The task -> Copy exactly the block of lines between the one containing "What build123d script" and the one containing "# The origin", inclusive.

======== Exercise input ========

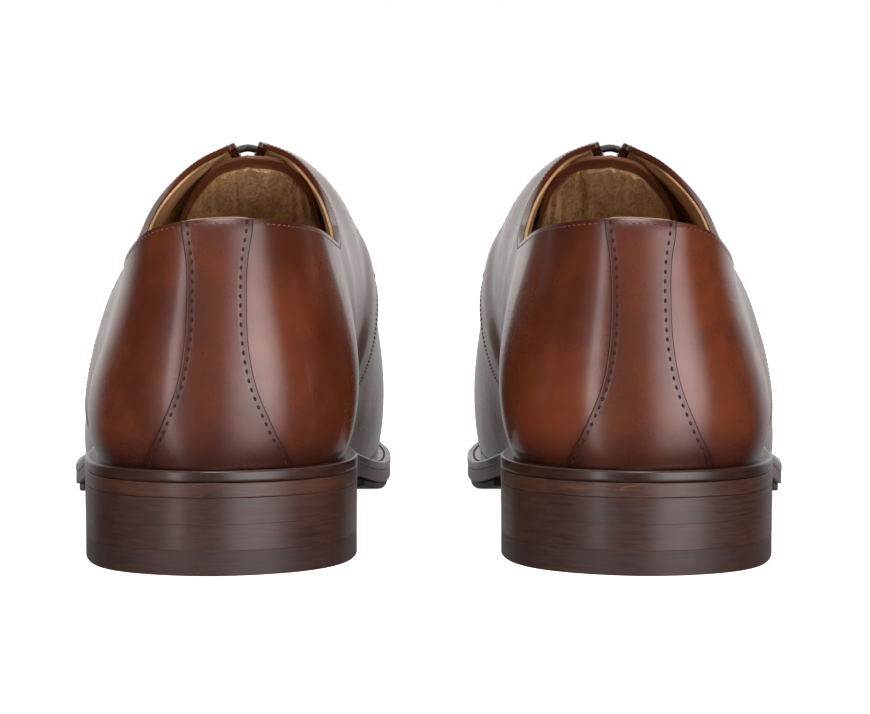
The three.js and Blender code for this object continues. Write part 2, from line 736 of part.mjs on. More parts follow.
// The straight lacing. Each crossing starts at the named side's eyelet, and the lace then runs
// underneath, on the far side, to the next crossing.
const CROSSINGS = [
  ["lateral", 1],
  ["medial", 3],
  ["lateral", 4],
  ["medial", 2],
  ["lateral", 0],
];
function laceRoute() {
  const other = { medial: "lateral", lateral: "medial" };
  const [firstName, firstIndex] = CROSSINGS[0];
  const [lastName, lastIndex] = CROSSINGS.at(-1);
  const startTail = tail(firstName, firstIndex);
  const endTail = tail(other[lastName], lastIndex);
  const points = CROSSINGS.flatMap(([name, index], i) => {
    const before = CROSSINGS[i - 1];
    const after = CROSSINGS[i + 1];
    const from = before ? eyelet(name, before[1]).point : startTail.at(-1);
    const to = after ? eyelet(other[name], after[1]).point : endTail.at(-1);
    return [
      ...throughEyelet(name, index, from).reverse(),
      ...bar(index, name),
      ...throughEyelet(other[name], index, to),
    ];
  });
  return [...startTail, ...points, ...endTail.reverse()];
}

function lace() {
  const section = new THREE.Shape();
  const sides = 6;
  for (let i = 0; i <= sides; i++) {
    const angle = (2 * Math.PI * i) / sides;
    section[i ? "lineTo" : "moveTo"]((LACE / 2) * Math.cos(angle), (LACE / 2) * Math.sin(angle));
  }
  const route = new Route(laceRoute());
  return new THREE.ExtrudeGeometry(section, {
    extrudePath: route,
    steps: route.points.length - 1,
    bevelEnabled: false,
  });
}

// ---------------------------------------------------------------- the tongue
// The tongue follows the ridge a little below the lining, and deeper towards its free end. l runs
// from 0 at its root, which is sewn under the vamp lining, to 1 at its top edge.
const TONGUE_ROOT = 11.7; // rib
const TONGUE_END = 7.62;
const TONGUE_DEPTH = UNDER + LACE / 2 + CLEAR; // under the lace
const TONGUE_DROP = 4.2; // and this much more at the end
const TONGUE_WIDTH = [0.2, 0.42]; // from the ridge to each edge, of the rib's height

function tongueDepth(s) {
  const root = smooth((s - 10.95) / 0.4);
  const end = smooth((9.2 - s) / (9.2 - TONGUE_END));
  return mix(TONGUE_DEPTH, CLEAR, root) + TONGUE_DROP * end;
}

// A sheet of the tongue between two depths, inset from its edges by a share of its size.
function tongueSheet(inset, low, high) {
  const columns = 8;
  const rowsUp = 9;
  const rows = [];
  for (let i = 0; i <= columns; i++) {
    const across = mix(-1, 1, i / columns);
    const row = [];
    for (let j = 0; j <= rowsUp; j++) {
      const roundOff = 0.1 * Math.abs(across) ** 4;
      const l = mix(0, 1 - roundOff - inset, j / rowsUp);
      const s = mix(TONGUE_ROOT, TONGUE_END, l);
      const v = 1 - Math.abs(across) * (1 - inset) * mix(...TONGUE_WIDTH, smooth(1.5 * l));
      const side = across < 0 ? -1 : 1;
      const at = (depth) => upperPoint(side, s, v, -tongueDepth(s) - depth, true).point;
      row.push({ outer: at(low), inner: at(high) });
    }
    rows.push(row);
  }
  return wall([{ rows, flip: true }]);
}

const tongueParts = () => ({
  tongue: tongueSheet(0, 0, TONGUE),
  tongue_lining: tongueSheet(0.055, TONGUE + CLEAR, TONGUE + CLEAR + TONGUE_LINING),
});

// ---------------------------------------------------------------- assembly
const finish = (color, roughness, metalness = 0) => {
  return new THREE.MeshStandardMaterial({ color, roughness, metalness });
};
const FINISH = {
  calf: finish(0x6b2f17, 0.3),
  lining: finish(0xb48a58, 0.75),
  sole_edge: finish(0x33241f, 0.35),
  sole_leather: finish(0x8a5a36, 0.6),
  rubber: finish(0x2c2728, 0.6),
  cork: finish(0xa47a4c, 0.9),
  board: finish(0xc2a57a, 0.85),
  steel: finish(0x8d9094, 0.4, 1),
  brass: finish(0xb08d4a, 0.35, 1),
  lace: finish(0x2a1c18, 0.5),
};
const FINISH_OF = {
  top_lift: "rubber",
  heel_lift_lower: "sole_edge",
  heel_lift_upper: "sole_edge",
  outsole: "sole_leather",
  half_sole: "rubber",
  welt: "sole_edge",
  cork_filler: "cork",
  shank: "steel",
  insole: "board",
  heel_sock: "lining",
  heel_pin_1: "brass",
  heel_pin_2: "brass",
  heel_pin_3: "brass",
  heel_counter: "board",
  toe_puff: "board",
  facing_stay_medial: "board",
  facing_stay_lateral: "board",
  heel_lining: "lining",
  quarter_lining_medial: "lining",
  quarter_lining_lateral: "lining",
  vamp_lining: "lining",
  tongue_lining: "lining",
  lace: "lace",
};

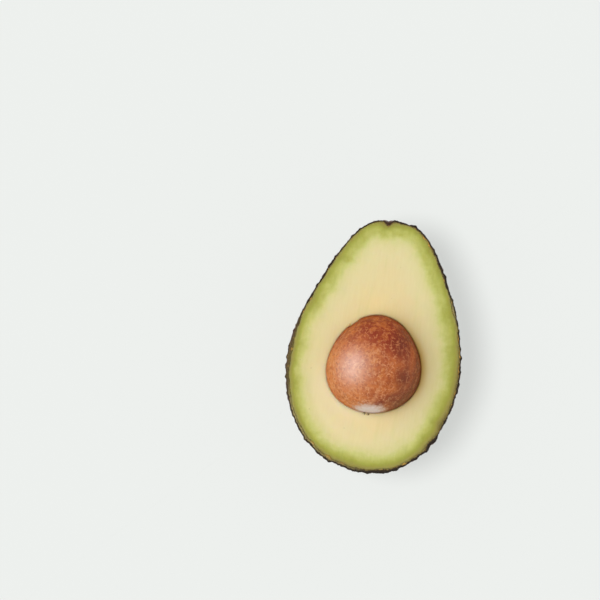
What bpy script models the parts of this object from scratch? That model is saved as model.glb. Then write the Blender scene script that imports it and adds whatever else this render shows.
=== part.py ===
"""Half a ripe avocado, cut side up, with its seed still in place.

The fruit is a body of revolution about its own length, cut in two through that axis.
Its pieces are the skin, the flesh that the skin holds, and the seed in its hollow.

Units are metres. +Y points to the stem end, +X across the fruit, +Z up. The origin lies on
the surface that the fruit rests on, under the middle of its length and width.
"""

import math

import bmesh
import bpy

# The fruit's outside.
LENGTH = 0.102  # from the stem end's shoulders to the blossom end
WIDTH = 0.070  # across the cut face at its widest
TAPER = 0.227  # how much fuller the blossom end is than the stem end
SHOULDER = 0.36  # extra fullness that makes the stem end blunt
SHOULDER_REACH = 0.048  # how far the blunt end reaches, as a share of the length
FLAT_DEPTH = 0.0006  # how far the belly is pressed in by lying on it

# The hollow where the stem grew.
DIMPLE_DEPTH = 0.0015
DIMPLE_RADIUS = 0.0025

# The skin, and the clearance that every piece keeps from the next.
SKIN_THICKNESS = 0.0012
FIT_GAP = 0.0003

# The seed.
SEED_LENGTH = 0.039
SEED_WIDTH = 0.0385
SEED_TAPER = 0.08  # how much fuller its blossom end is than its stem end
SEED_OFFSET = 0.0074  # from the middle of the fruit's length, towards the blossom end
SEED_SINK = 0.0005  # its middle's depth below the cut face

# How finely the round shapes are divided.
FRUIT_PROFILE_STEPS = 36
FRUIT_TURN_STEPS = 26
SEED_PROFILE_STEPS = 20
SEED_TURN_STEPS = 36
STEM_END_CROWDING = 1.3  # above 1, the profile's points crowd towards the stem dimple

CUT_HEIGHT = WIDTH / 2 - FLAT_DEPTH
SEED_CENTRE = (0.0, -SEED_OFFSET, CUT_HEIGHT - SEED_SINK)
WELD = 1e-6

SKIN_COLOUR = (0.075, 0.036, 0.022, 1.0)
FLESH_COLOUR = (0.72, 0.66, 0.30, 1.0)
SEED_COLOUR = (0.42, 0.165, 0.065, 1.0)


def clear_scene():
    """Removes whatever the scene already holds."""
    for old in list(bpy.data.objects):
        bpy.data.objects.remove(old)


def fruit_fullness(share):
    """Half-width at a share of the length from the stem end, before it is scaled."""
    blunt = SHOULDER * math.exp(-share / SHOULDER_REACH)
    return 2 * math.sqrt(share * (1 - share)) * (1 + TAPER * (2 * share - 1) + blunt)


def fruit_outline():
    """The outside's profile as (radius, y) points, from the stem end to the blossom end."""
    angles = [
        math.pi * (step / FRUIT_PROFILE_STEPS) ** STEM_END_CROWDING
        for step in range(FRUIT_PROFILE_STEPS + 1)
    ]
    shares = [(1 - math.cos(angle)) / 2 for angle in angles]
    shares[0], shares[-1] = 0.0, 1.0
    widest = max(fruit_fullness(step / 1000) for step in range(1001))
    radii = [fruit_fullness(share) * WIDTH / 2 / widest for share in shares]
    ys = [LENGTH * (0.5 - share) for share in shares]
    for i, (share, radius) in enumerate(zip(shares, radii)):
        if share < 0.5:
            ys[i] -= DIMPLE_DEPTH * math.exp(-((radius / DIMPLE_RADIUS) ** 2))
    middle = (max(ys) + min(ys)) / 2
    stretch = LENGTH / (max(ys) - min(ys))
    return [(r, (y - middle) * stretch) for r, y in zip(radii, ys)]


def inset(outline, distance):
    """The same profile moved inwards by a distance, square to its own line."""
    moved = []
    last = len(outline) - 1
    for i, (radius, y) in enumerate(outline):
        before, after = outline[max(i - 1, 0)], outline[min(i + 1, last)]
        along_r, along_y = after[0] - before[0], after[1] - before[1]
        if i in (0, last):
            along_r, along_y = abs(along_r), 0.0
            if i == last:
                along_r = -along_r
        size = math.hypot(along_r, along_y)
        new_radius = radius + distance * along_y / size
        moved.append((max(new_radius, 0.0), y - distance * along_r / size))
    moved[0], moved[-1] = (0.0, moved[0][1]), (0.0, moved[-1][1])
    return moved


def seed_outline(grown=0.0):
    """The seed's profile as (radius, y) points about its own middle, grown by a clearance."""
    points = []
    for step in range(SEED_PROFILE_STEPS + 1):
        angle = math.pi * step / SEED_PROFILE_STEPS
        fuller = 1 - SEED_TAPER * math.cos(angle)
        radius = (SEED_WIDTH / 2 + grown) * math.sin(angle) * fuller
        points.append((radius, (SEED_LENGTH / 2 + grown) * math.cos(angle)))
    widest = max(radius for radius, _ in points)
    fit = (SEED_WIDTH / 2 + grown) / widest
    return [(radius * fit, y) for radius, y in points]


def material(name, colour, roughness):
    """A Principled material of one colour."""
    made = bpy.data.materials.new(name)
    made.use_nodes = True
    shader = made.node_tree.nodes["Principled BSDF"]
    shader.inputs["Base Color"].default_value = colour
    shader.inputs["Roughness"].default_value = roughness
    shader.inputs["Metallic"].default_value = 0.0
    made.diffuse_color = colour
    return made


def object_of(bm, name, finish):
    """Welds a built mesh, turns its faces outwards and adds it to the scene as an object."""
    bmesh.ops.remove_doubles(bm, verts=bm.verts, dist=WELD)
    bmesh.ops.recalc_face_normals(bm, faces=bm.faces)
    mesh = bpy.data.meshes.new(name)
    bm.to_mesh(mesh)
    bm.free()
    mesh.shade_smooth()
    mesh.set_sharp_from_angle(angle=math.radians(40))
    made = bpy.data.objects.new(name, mesh)
    bpy.context.scene.collection.objects.link(made)
    if finish:
        made.data.materials.append(finish)
    return made


def half_turn(bm, name, finish):
    """Spins the faces drawn on the +X side of the cut face under the fruit to the -X side."""
    bmesh.ops.spin(
        bm,
        geom=bm.faces[:] + bm.edges[:] + bm.verts[:],
        cent=(0, 0, 0),
        axis=(0, 1, 0),
        angle=math.pi,
        steps=FRUIT_TURN_STEPS,
    )
    made = object_of(bm, name, finish)
    made.location = (0, 0, CUT_HEIGHT)
    return made


def full_turn(outline, name, finish):
    """Spins a profile right round the Y axis into a closed body about its own middle."""
    bm = bmesh.new()
    drawn = [bm.verts.new((radius, y, 0)) for radius, y in outline]
    for first, second in zip(drawn, drawn[1:]):
        bm.edges.new((first, second))
    bmesh.ops.spin(
        bm,
        geom=bm.edges[:] + bm.verts[:],
        cent=(0, 0, 0),
        axis=(0, 1, 0),
        angle=2 * math.pi,
        steps=SEED_TURN_STEPS,
        use_merge=True,
    )
    made = object_of(bm, name, finish)
    made.location = SEED_CENTRE
    return made


def cut(target, cutter):
    """Cuts a helper's shape out of an object with a Boolean modifier, and hides the helper."""
    cutter.hide_render = True
    cutter.display_type = "WIRE"
    boolean = target.modifiers.new("cut_" + cutter.name, "BOOLEAN")
    boolean.operation = "DIFFERENCE"
    boolean.solver = "EXACT"
    boolean.object = cutter


def make_skin(finish):
    """The peel: a band between two profiles, spun under the fruit and flat where it lies."""
    outer = fruit_outline()
    inner = inset(outer, SKIN_THICKNESS)
    bm = bmesh.new()
    outside = [bm.verts.new((radius, y, 0)) for radius, y in outer]
    inside = [bm.verts.new((radius, y, 0)) for radius, y in inner]
    for i in range(len(outer) - 1):
        bm.faces.new((outside[i], outside[i + 1], inside[i + 1], inside[i]))
    skin = half_turn(bm, "skin", finish)
    bm = bmesh.new()
    bmesh.ops.create_cube(bm, size=2 * LENGTH)
    table = object_of(bm, "table_cutter", None)
    table.location = (0, 0, -LENGTH)
    cut(skin, table)
    return skin


def make_flesh(finish):
    """The flesh: fills the skin but for the clearance, with a hollow round the seed."""
    outline = inset(fruit_outline(), SKIN_THICKNESS + FIT_GAP)
    bm = bmesh.new()
    bm.faces.new([bm.verts.new((radius, y, 0)) for radius, y in outline])
    flesh = half_turn(bm, "flesh", finish)
    cut(flesh, full_turn(seed_outline(FIT_GAP), "seed_hollow_cutter", None))
    return flesh


def make_seed(finish):
    """The seed: one solid, a little fuller at its blossom end."""
    return full_turn(seed_outline(), "seed", finish)


def main():
    """Builds the half fruit, with every piece standing on the one origin."""
    clear_scene()
    fruit = bpy.data.objects.new("half_avocado", None)
    bpy.context.scene.collection.objects.link(fruit)
    pieces = (
        make_skin(material("skin", SKIN_COLOUR, 0.45)),
        make_flesh(material("flesh", FLESH_COLOUR, 0.4)),
        make_seed(material("seed", SEED_COLOUR, 0.38)),
    )
    for piece in pieces:
        piece.parent = fruit


main()
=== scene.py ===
"""The looks of half a ripe avocado, lying cut side up with its seed in the hollow.

Four pieces are made inside the fixed frame: the pebbled skin with its ragged cut rim, the
cut flesh with the hollow, the seed in its papery coat, and a few dry shreds at the seed's
foot. A pale table, soft lamps, a pale sky and a camera over the table show them.

Units are metres. +Y points to the fruit's stem end, +X across the cut face, +Z up.
"""

import logging
import math
from dataclasses import dataclass, field
from enum import Enum
from typing import Sequence

import bmesh
import bpy
import numpy as np
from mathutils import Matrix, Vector


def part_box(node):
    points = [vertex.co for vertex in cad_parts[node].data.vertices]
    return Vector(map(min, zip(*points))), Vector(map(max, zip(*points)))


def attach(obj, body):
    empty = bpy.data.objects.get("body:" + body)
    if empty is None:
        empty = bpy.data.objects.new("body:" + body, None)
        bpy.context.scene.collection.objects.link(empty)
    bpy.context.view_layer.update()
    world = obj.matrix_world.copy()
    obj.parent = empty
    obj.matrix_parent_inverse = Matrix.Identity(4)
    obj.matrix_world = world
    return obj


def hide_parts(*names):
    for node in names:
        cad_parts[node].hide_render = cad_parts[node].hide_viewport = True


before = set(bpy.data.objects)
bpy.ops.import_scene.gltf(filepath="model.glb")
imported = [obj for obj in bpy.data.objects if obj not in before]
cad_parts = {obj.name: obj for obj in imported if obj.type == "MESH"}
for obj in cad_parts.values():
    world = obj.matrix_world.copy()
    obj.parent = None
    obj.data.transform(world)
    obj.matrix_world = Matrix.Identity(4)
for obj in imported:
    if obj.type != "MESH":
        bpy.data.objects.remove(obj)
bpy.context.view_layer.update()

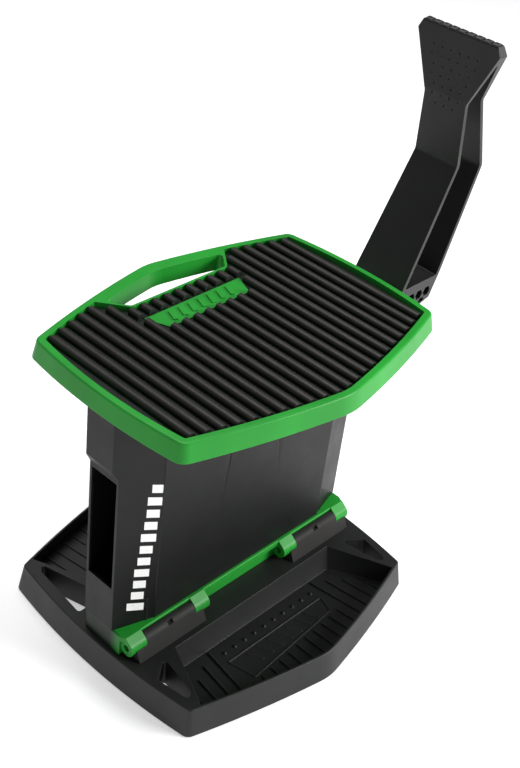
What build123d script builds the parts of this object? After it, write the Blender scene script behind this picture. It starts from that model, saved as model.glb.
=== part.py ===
from build123d import *
import math
import os

# Lift stand: a low base with two foot trays, a hollow column hinged along its
# foot, and a ribbed platform that a foot lever raises. Millimetres.
# X runs along the hinge line towards the lever, Y across, Z up.
# The origin lies on the floor below the middle of the base.

# ---- base ----
base_half_length = 168.9
base_corner_y = 136.5
base_half_width = 177.3
base_side_bulge = 2.7
base_end_bulge = 11.6
base_height = 33.5
base_draft = 5.8
base_wall = 4.0
foot_gap = 1.5
rim_wall = 4.0
corner_radius = 10.0
least_radius = 1.5
nose_radius = 70.0

# ---- foot trays ----
tray_inner_y = 62.0
tray_half_length = base_half_length - 50.9
tray_flare = 0.45
tray_floor_half = base_half_length - 61.9
tray_floor_flare = 0.6
tray_floor_top = 8.0
tray_floor_thickness = 3.5
tray_wall_angle = 20.0
tray_rib_height = 1.8
tray_rib_width = 1.8
tray_rib_fan = 0.09
tray_rib_most_fan = 8.0
tray_stud_radius = 2.2
panel_inner_y = 96.0
panel_outer_y = 124.0
panel_slant = 0.09
panel_inner_half = 74.0
panel_outer_half = 66.0
panel_line = 1.5
panel_gap = 4.0
hole_wall = 2.5

# ---- feet ----
foot_radius = 9.0
foot_sunk = 3.0
foot_boss_wall = 4.0
foot_inset_x = 31.0
foot_inset_y = 5.5
foot_side_inset = 18.3

# ---- shared rib pitch of the trays and the mat ----
rib_pitch = 15.0

# ---- hinge ----
column_bottom = 60.0
hinge_y = -39.5
knuckle_radius = 9.5
hinge_z = column_bottom - 13.0
knuckle_length = 20.0
knuckle_inner_x = 58.0
barrel_length = 67.4
barrel_radius = knuckle_radius - 0.3
hinge_side_gap = 0.3
hinge_pin_radius = 4.0
running_gap = 0.05
pin_recess = 9.0
block_overhang = 11.0
block_front_y = 55.3
block_depth = 22.0
hinge_clearance = 0.6
moving_gap = 0.5

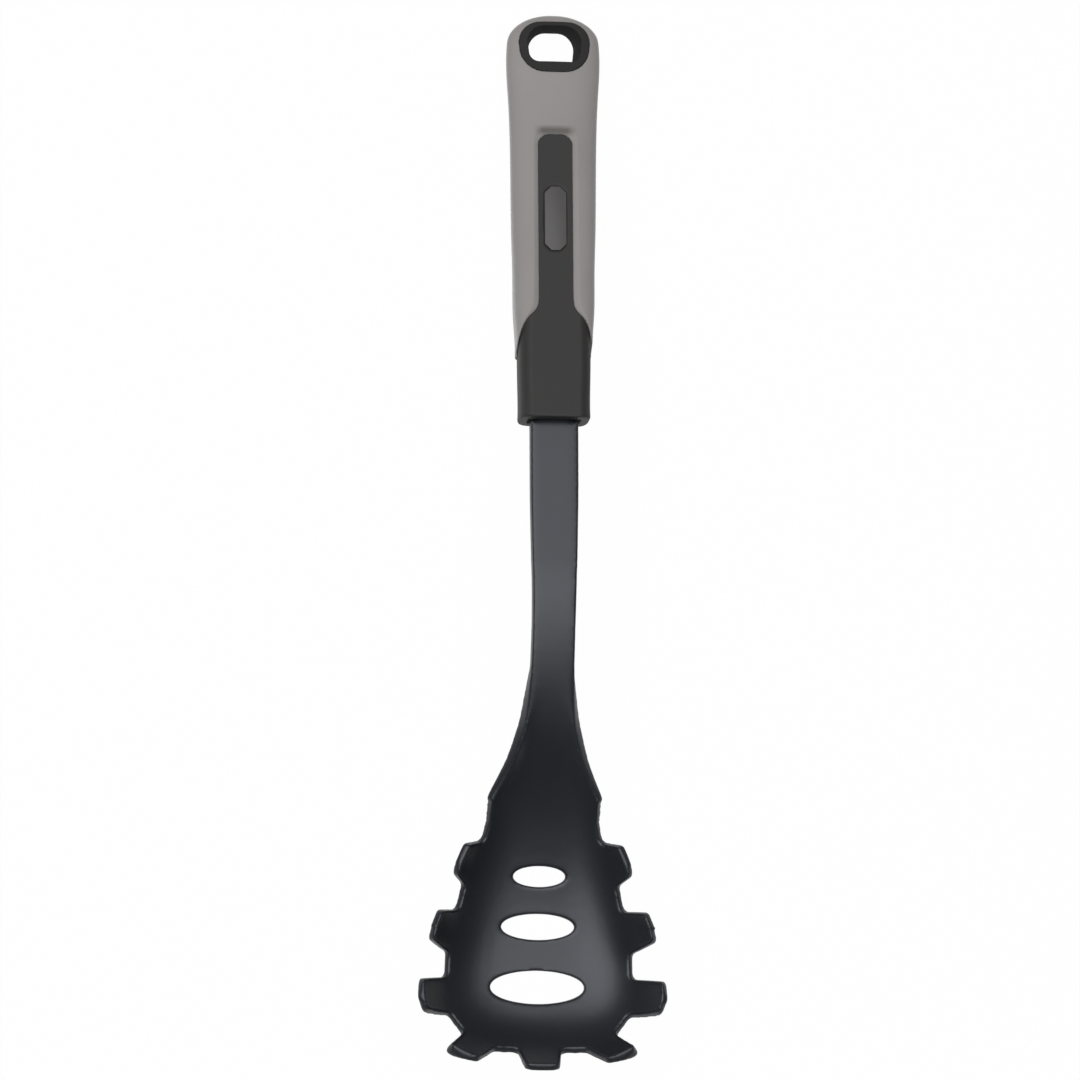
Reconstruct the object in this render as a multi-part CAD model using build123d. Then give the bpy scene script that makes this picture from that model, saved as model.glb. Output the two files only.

========

Reply to the task ->
What build123d script builds the parts of this object? After it, write the Blender scene script behind this picture. It starts from that model, saved as model.glb.
=== part.py ===
from build123d import *
import math
import os

# Lift stand: a low base with two foot trays, a hollow column hinged along its
# foot, and a ribbed platform that a foot lever raises. Millimetres.
# X runs along the hinge line towards the lever, Y across, Z up.
# The origin lies on the floor below the middle of the base.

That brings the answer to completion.